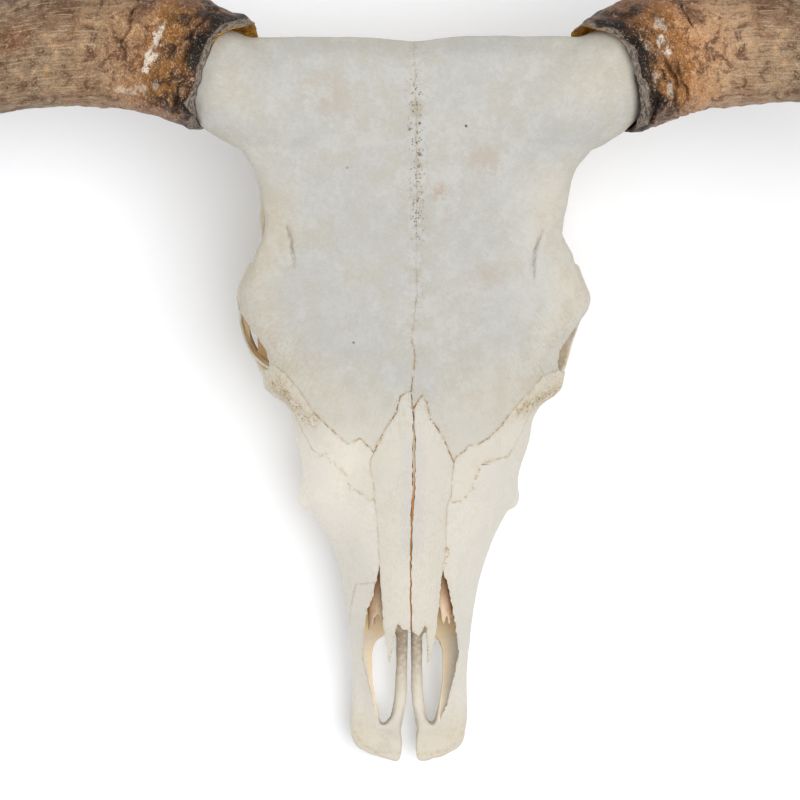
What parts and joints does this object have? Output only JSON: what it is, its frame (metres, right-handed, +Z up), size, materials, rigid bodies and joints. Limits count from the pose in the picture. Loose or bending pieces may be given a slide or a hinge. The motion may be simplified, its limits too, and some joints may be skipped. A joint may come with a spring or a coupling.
{
  "type": "bull skull",
  "caption": "Life-size bleached bull skull without lower jaw, resting on its cheek teeth, with hollow-based horn sheaths over bony cores.",
  "frame": {"origin": "middle of the skull's bounding box, in the plane that it rests on", "axes": "+X toward the animal's left horn, +Y from the nose to the poll, +Z up from the teeth to the forehead"},
  "size_m": [1.0642, 0.527, 0.3745],
  "materials": {
    "forehead_bone": "matt bleached bone, cool grey-white with faint stains",
    "nose_bone": "matt bleached bone",
    "cheek_bone": "matt bone, warm cream, finely porous",
    "jaw_bone": "matt bone, warm cream",
    "braincase_bone": "matt bone, cream to tan",
    "horn": "brown horn with lengthwise grain, worn, half gloss"
  },
  "bodies": {
    "root": {"braincase": "braincase_bone", "frontal_left": "forehead_bone", "frontal_right": "forehead_bone", "nasal_left": "nose_bone", "nasal_right": "nose_bone", "lacrimal_left": "cheek_bone", "lacrimal_right": "cheek_bone", "zygomatic_left": "cheek_bone", "zygomatic_right": "cheek_bone", "maxilla_left": "jaw_bone", "maxilla_right": "jaw_bone", "premaxilla_left": "jaw_bone", "premaxilla_right": "jaw_bone", "horn_sheath_left": "horn", "horn_sheath_right": "horn"}
  },
  "joints": []
}
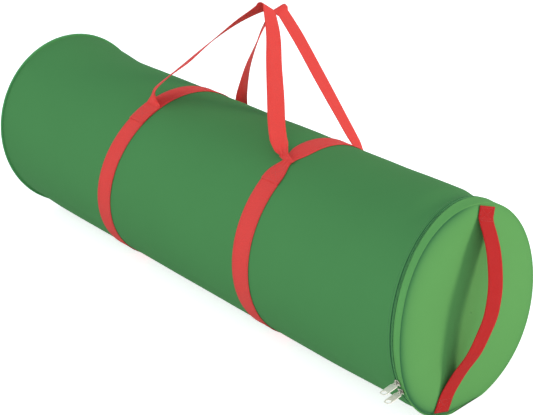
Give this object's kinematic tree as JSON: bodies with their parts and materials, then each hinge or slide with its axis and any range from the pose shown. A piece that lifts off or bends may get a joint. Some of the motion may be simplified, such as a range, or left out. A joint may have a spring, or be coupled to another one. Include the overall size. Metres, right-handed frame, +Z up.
{
  "type": "gift wrap storage bag",
  "caption": "Soft round bag for rolls of gift wrap: long fabric tube with a round zipped lid, webbing bands, carry handles and a grab strap.",
  "frame": {"origin": "on the floor, under the middle of the tube's length", "axes": "+X along the tube from the closed far end to the lid, +Y to the back, +Z up"},
  "size_m": [1.0927, 0.3733, 0.5315],
  "materials": {
    "body_cloth": "plain woven polyester, mid green, matt with a faint sheen",
    "lid_cloth": "plain woven polyester, mid green, matt with a faint sheen",
    "trim_cloth": "woven binding, green",
    "zip_tape": "woven zip tape, dark green",
    "zip_teeth": "nylon coil, green",
    "webbing": "flat woven webbing, red",
    "metal": "nickel plated zinc, bright"
  },
  "bodies": {
    "bag": {"body_tube": "body_cloth", "body_seam_binding": "trim_cloth", "mouth_facing": "trim_cloth", "zip_tape_body": "zip_tape", "zip_chain_body": "zip_teeth", "zip_stop_body_low": "metal", "zip_stop_body_high": "metal", "lid_hinge_strip": "lid_cloth", "far_end_panel": "body_cloth", "far_piping": "trim_cloth", "far_seam_binding": "trim_cloth", "band_left": "webbing", "band_right": "webbing", "handle_lap_front_left": "webbing", "handle_lap_front_right": "webbing", "handle_lap_rear_left": "webbing", "handle_lap_rear_right": "webbing"},
    "lid": {"lid_band": "lid_cloth", "lid_panel": "lid_cloth", "lid_seam_binding": "trim_cloth", "lid_handle": "webbing", "zip_tape_lid": "zip_tape", "zip_chain_lid": "zip_teeth", "zip_stop_lid_low": "metal", "zip_stop_lid_high": "metal"},
    "slider_upper": {"zip_slider_upper": "metal"},
    "slider_lower": {"zip_slider_lower": "metal"},
    "pull_upper": {"zip_pull_upper": "metal"},
    "pull_lower": {"zip_pull_lower": "metal"},
    "carry_handle_front": {"handle_front": "webbing"},
    "carry_handle_rear": {"handle_rear": "webbing"}
  },
  "joints": [
    {"name": "lid_hinge", "type": "hinge", "parent": "bag", "child": "lid", "pos_m": [0.47441, 0.15899, 0.2186], "axis": [-0.1002, -0.3175, 0.9429], "range_deg": [0, 100]},
    {"name": "zip_upper", "type": "hinge", "parent": "bag", "child": "slider_upper", "pos_m": [0.4933, 0, 0.16707], "axis": [-0.9886, -0.0752, -0.1304], "range_deg": [0, 166]},
    {"name": "zip_lower", "type": "hinge", "parent": "bag", "child": "slider_lower", "pos_m": [0.4933, 0, 0.16707], "axis": [0.9886, 0.0752, 0.1304], "range_deg": [0, 156]},
    {"name": "pull_upper_swing", "type": "hinge", "parent": "slider_upper", "child": "pull_upper", "pos_m": [0.51292, -0.15959, 0.11036], "axis": [0.9886, 0.0752, 0.1304], "range_deg": [-65, 15]},
    {"name": "pull_lower_swing", "type": "hinge", "parent": "slider_lower", "child": "pull_lower", "pos_m": [0.51474, -0.15153, 0.0919], "axis": [-0.9886, -0.0752, -0.1304], "range_deg": [-60, 15]},
    {"name": "front_handle_fold", "type": "hinge", "parent": "bag", "child": "carry_handle_front", "pos_m": [0.01082, -0.06038, 0.32548], "axis": [1, 0, 0], "range_deg": [0, 80]},
    {"name": "rear_handle_fold", "type": "hinge", "parent": "bag", "child": "carry_handle_rear", "pos_m": [0.00825, 0.1575, 0.23412], "axis": [-1, 0, 0], "range_deg": [0, 130]}
  ]
}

_ _ _

-- WHAT IS NEEDED --
Each record above should be repeated exactly as it appears.

-- REPLY --
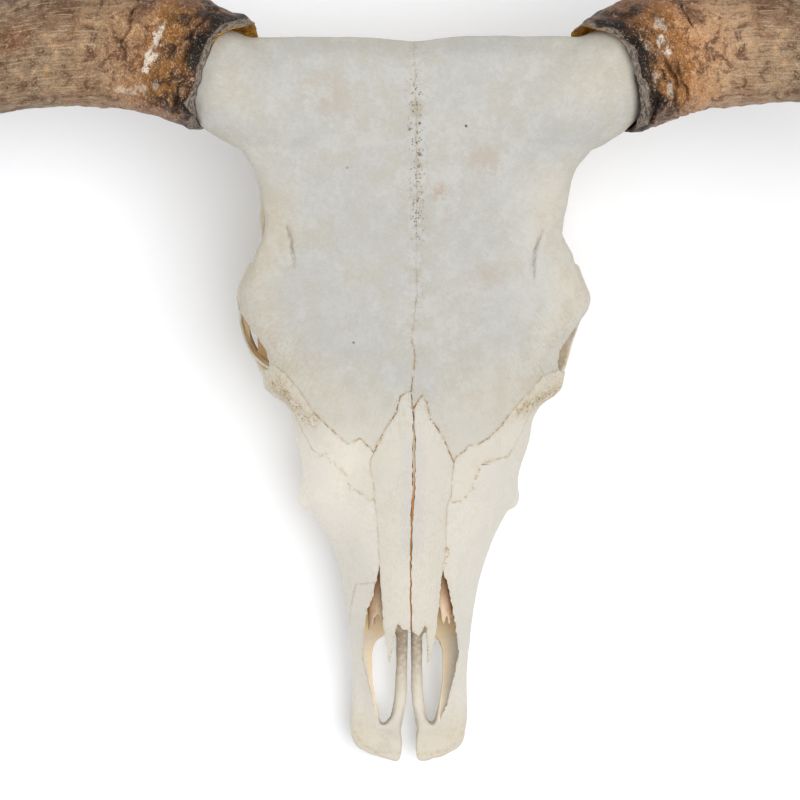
What parts and joints does this object have? Output only JSON: what it is, its frame (metres, right-handed, +Z up), size, materials, rigid bodies and joints. Limits count from the pose in the picture. Loose or bending pieces may be given a slide or a hinge. The motion may be simplified, its limits too, and some joints may be skipped. A joint may come with a spring or a coupling.
{
  "type": "bull skull",
  "caption": "Life-size bleached bull skull without lower jaw, resting on its cheek teeth, with hollow-based horn sheaths over bony cores.",
  "frame": {"origin": "middle of the skull's bounding box, in the plane that it rests on", "axes": "+X toward the animal's left horn, +Y from the nose to the poll, +Z up from the teeth to the forehead"},
  "size_m": [1.0642, 0.527, 0.3745],
  "materials": {
    "forehead_bone": "matt bleached bone, cool grey-white with faint stains",
    "nose_bone": "matt bleached bone",
    "cheek_bone": "matt bone, warm cream, finely porous",
    "jaw_bone": "matt bone, warm cream",
    "braincase_bone": "matt bone, cream to tan",
    "horn": "brown horn with lengthwise grain, worn, half gloss"
  },
  "bodies": {
    "root": {"braincase": "braincase_bone", "frontal_left": "forehead_bone", "frontal_right": "forehead_bone", "nasal_left": "nose_bone", "nasal_right": "nose_bone", "lacrimal_left": "cheek_bone", "lacrimal_right": "cheek_bone", "zygomatic_left": "cheek_bone", "zygomatic_right": "cheek_bone", "maxilla_left": "jaw_bone", "maxilla_right": "jaw_bone", "premaxilla_left": "jaw_bone", "premaxilla_right": "jaw_bone", "horn_sheath_left": "horn", "horn_sheath_right": "horn"}
  },
  "joints": []
}
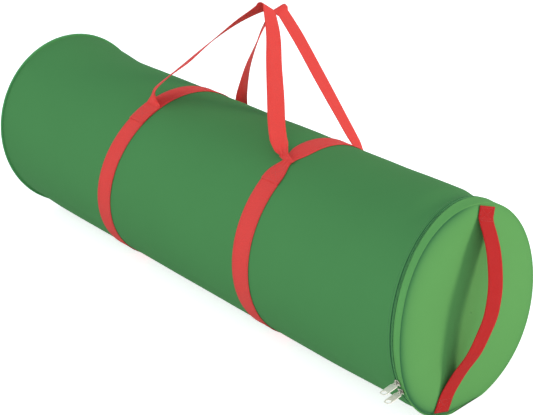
Give this object's kinematic tree as JSON: bodies with their parts and materials, then each hinge or slide with its axis and any range from the pose shown. A piece that lifts off or bends may get a joint. Some of the motion may be simplified, such as a range, or left out. A joint may have a spring, or be coupled to another one. Include the overall size. Metres, right-handed frame, +Z up.
{
  "type": "gift wrap storage bag",
  "caption": "Soft round bag for rolls of gift wrap: long fabric tube with a round zipped lid, webbing bands, carry handles and a grab strap.",
  "frame": {"origin": "on the floor, under the middle of the tube's length", "axes": "+X along the tube from the closed far end to the lid, +Y to the back, +Z up"},
  "size_m": [1.0927, 0.3733, 0.5315],
  "materials": {
    "body_cloth": "plain woven polyester, mid green, matt with a faint sheen",
    "lid_cloth": "plain woven polyester, mid green, matt with a faint sheen",
    "trim_cloth": "woven binding, green",
    "zip_tape": "woven zip tape, dark green",
    "zip_teeth": "nylon coil, green",
    "webbing": "flat woven webbing, red",
    "metal": "nickel plated zinc, bright"
  },
  "bodies": {
    "bag": {"body_tube": "body_cloth", "body_seam_binding": "trim_cloth", "mouth_facing": "trim_cloth", "zip_tape_body": "zip_tape", "zip_chain_body": "zip_teeth", "zip_stop_body_low": "metal", "zip_stop_body_high": "metal", "lid_hinge_strip": "lid_cloth", "far_end_panel": "body_cloth", "far_piping": "trim_cloth", "far_seam_binding": "trim_cloth", "band_left": "webbing", "band_right": "webbing", "handle_lap_front_left": "webbing", "handle_lap_front_right": "webbing", "handle_lap_rear_left": "webbing", "handle_lap_rear_right": "webbing"},
    "lid": {"lid_band": "lid_cloth", "lid_panel": "lid_cloth", "lid_seam_binding": "trim_cloth", "lid_handle": "webbing", "zip_tape_lid": "zip_tape", "zip_chain_lid": "zip_teeth", "zip_stop_lid_low": "metal", "zip_stop_lid_high": "metal"},
    "slider_upper": {"zip_slider_upper": "metal"},
    "slider_lower": {"zip_slider_lower": "metal"},
    "pull_upper": {"zip_pull_upper": "metal"},
    "pull_lower": {"zip_pull_lower": "metal"},
    "carry_handle_front": {"handle_front": "webbing"},
    "carry_handle_rear": {"handle_rear": "webbing"}
  },
  "joints": [
    {"name": "lid_hinge", "type": "hinge", "parent": "bag", "child": "lid", "pos_m": [0.47441, 0.15899, 0.2186], "axis": [-0.1002, -0.3175, 0.9429], "range_deg": [0, 100]},
    {"name": "zip_upper", "type": "hinge", "parent": "bag", "child": "slider_upper", "pos_m": [0.4933, 0, 0.16707], "axis": [-0.9886, -0.0752, -0.1304], "range_deg": [0, 166]},
    {"name": "zip_lower", "type": "hinge", "parent": "bag", "child": "slider_lower", "pos_m": [0.4933, 0, 0.16707], "axis": [0.9886, 0.0752, 0.1304], "range_deg": [0, 156]},
    {"name": "pull_upper_swing", "type": "hinge", "parent": "slider_upper", "child": "pull_upper", "pos_m": [0.51292, -0.15959, 0.11036], "axis": [0.9886, 0.0752, 0.1304], "range_deg": [-65, 15]},
    {"name": "pull_lower_swing", "type": "hinge", "parent": "slider_lower", "child": "pull_lower", "pos_m": [0.51474, -0.15153, 0.0919], "axis": [-0.9886, -0.0752, -0.1304], "range_deg": [-60, 15]},
    {"name": "front_handle_fold", "type": "hinge", "parent": "bag", "child": "carry_handle_front", "pos_m": [0.01082, -0.06038, 0.32548], "axis": [1, 0, 0], "range_deg": [0, 80]},
    {"name": "rear_handle_fold", "type": "hinge", "parent": "bag", "child": "carry_handle_rear", "pos_m": [0.00825, 0.1575, 0.23412], "axis": [-1, 0, 0], "range_deg": [0, 130]}
  ]
}